If your spouse or civil partner has accompanied you on your overseas posting they can apply for Class 1 NIC credits. This means that they are treated as having paid social security contributions whilst they are abroad with you and there is no gap in their contribution history.
Certain UK state benefits are dependent upon the individual’s NIC record, for example the state pension, so it is important that your spouse or civil partner applies for these credits to ensure they have as few gaps in their contribution record as possible. They can apply for Class 1 NIC credits on GOV.UK.
You can find out more about residence for tax purposes, and the NIC implications, for your spouse on the page ‘residence and domicile for spouses and family’.
What about the social security benefits that I/we currently receive; will I continue to get these during my overseas posting?

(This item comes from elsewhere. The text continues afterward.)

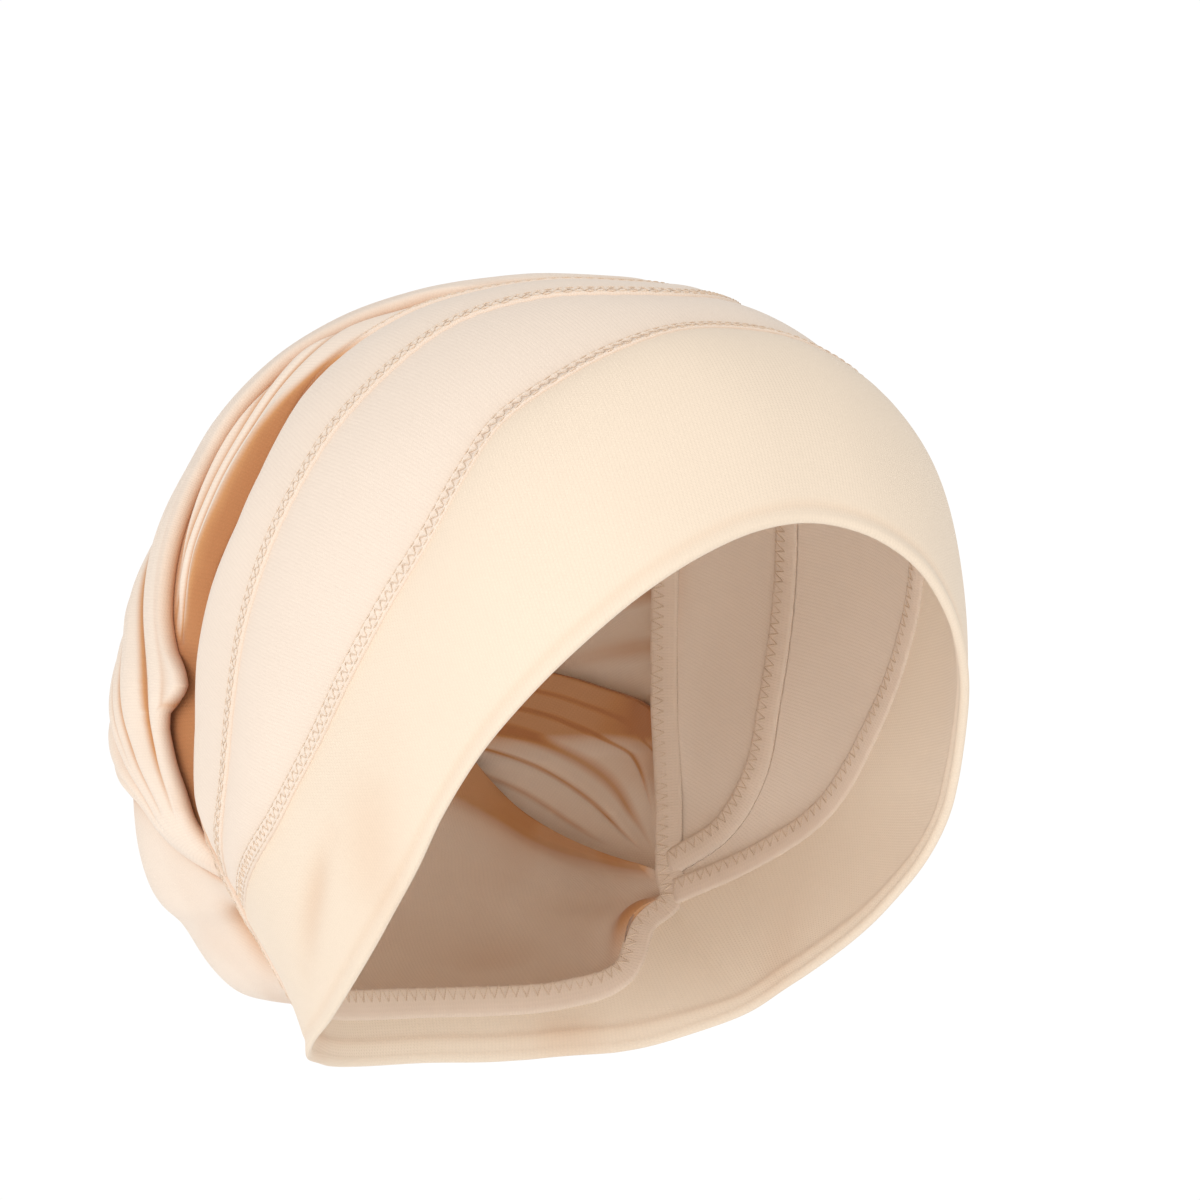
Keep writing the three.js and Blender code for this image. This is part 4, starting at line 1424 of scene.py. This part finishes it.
def soft_light(name, place, aim, size, power, tint):
    data = bpy.data.lights.new(name, "AREA")
    data.shape = "DISK"
    data.size = size
    data.energy = power
    data.color = tint
    lamp = bpy.data.objects.new(name, data)
    lamp.location = place
    lamp.rotation_euler = (Vector(place) - Vector(aim)).to_track_quat("Z", "Y").to_euler()
    bpy.context.scene.collection.objects.link(lamp)


def plain_floor():
    turn = np.linspace(0, 2 * math.pi, FLOOR_SIDES, endpoint=False)
    points = np.stack([FLOOR_REACH * np.cos(turn), FLOOR_REACH * np.sin(turn),
                       np.full_like(turn, FLOOR_LEVEL)], axis=-1)
    mesh = bpy.data.meshes.new("floor")
    mesh.from_pydata(points.tolist(), [], [list(range(FLOOR_SIDES))])
    floor = bpy.data.objects.new("floor", mesh)
    bpy.context.scene.collection.objects.link(floor)
    material = bpy.data.materials.new("floor_paper")
    material.use_nodes = True
    tree = material.node_tree
    shader = tree.nodes["Principled BSDF"]
    grain = node(tree, "ShaderNodeTexNoise")
    grain.inputs["Scale"].default_value = 60
    level_shade = maths(tree, "ADD", maths(tree, "MULTIPLY", grain.outputs[0], 0.02), 0.88)
    tint = node(tree, "ShaderNodeCombineColor")
    for socket in tint.inputs:
        if socket.type == "VALUE":
            tree.links.new(level_shade, socket)
    tree.links.new(tint.outputs[0], shader.inputs["Base Color"])
    shader.inputs["Roughness"].default_value = 0.9
    shader.inputs["Emission Color"].default_value = (1, 1, 1, 1)
    shader.inputs["Emission Strength"].default_value = FLOOR_GLOW
    mesh.materials.append(material)


plain_floor()
world = bpy.data.worlds.new("studio")
world.use_nodes = True
backdrop = world.node_tree.nodes["Background"]
backdrop.inputs["Color"].default_value = (1, 1, 1, 1)
seen = node(world.node_tree, "ShaderNodeLightPath").outputs["Is Camera Ray"]
extra = maths(world.node_tree, "MULTIPLY", seen, BACKDROP_LIGHT - SOFT_LIGHT)
world.node_tree.links.new(maths(world.node_tree, "ADD", extra, SOFT_LIGHT), backdrop.inputs["Strength"])
bpy.context.scene.world = world
for lamp_name, lamp_place, lamp_width, lamp_power, lamp_tint in LAMPS:
    soft_light(lamp_name, lamp_place, CAP_MIDDLE, lamp_width, lamp_power, lamp_tint)
bpy.context.scene.view_settings.view_transform = "Standard"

As a member of the armed forces you (and your partner) can continue to claim certain state benefits during your overseas posting. There are certain conditions you have to fulfil and you can find out about these on GOV.UK. Generally, so long as you normally live in the UK and were living here before you were first posted abroad, then you will qualify. You can also find out more about claiming UK state benefits during your overseas posting on Moneyforce.
You or your spouse or civil partner may also be entitled to benefits in the country you are posted to but this will depend upon the country. The most common example is “Kindergeld” – the equivalent of Child Benefit in Germany.
What about capital gains tax?
If you dispose of an asset whilst you are resident abroad you may still have a liability to capital gains tax in the UK. Capital gains tax is a complicated subject and you can find a general introduction in the ‘other tax issues section’ of our website.
You might also have a liability to capital gains tax in the country you are living in and, like income tax, double tax treaties attempt to mitigate any double taxation.
If you think you might dispose of an asset whilst you are living abroad you should seek specialist advice on whether you will have to pay capital gains tax. You can find a tax adviser on the Chartered Institute of Taxation website.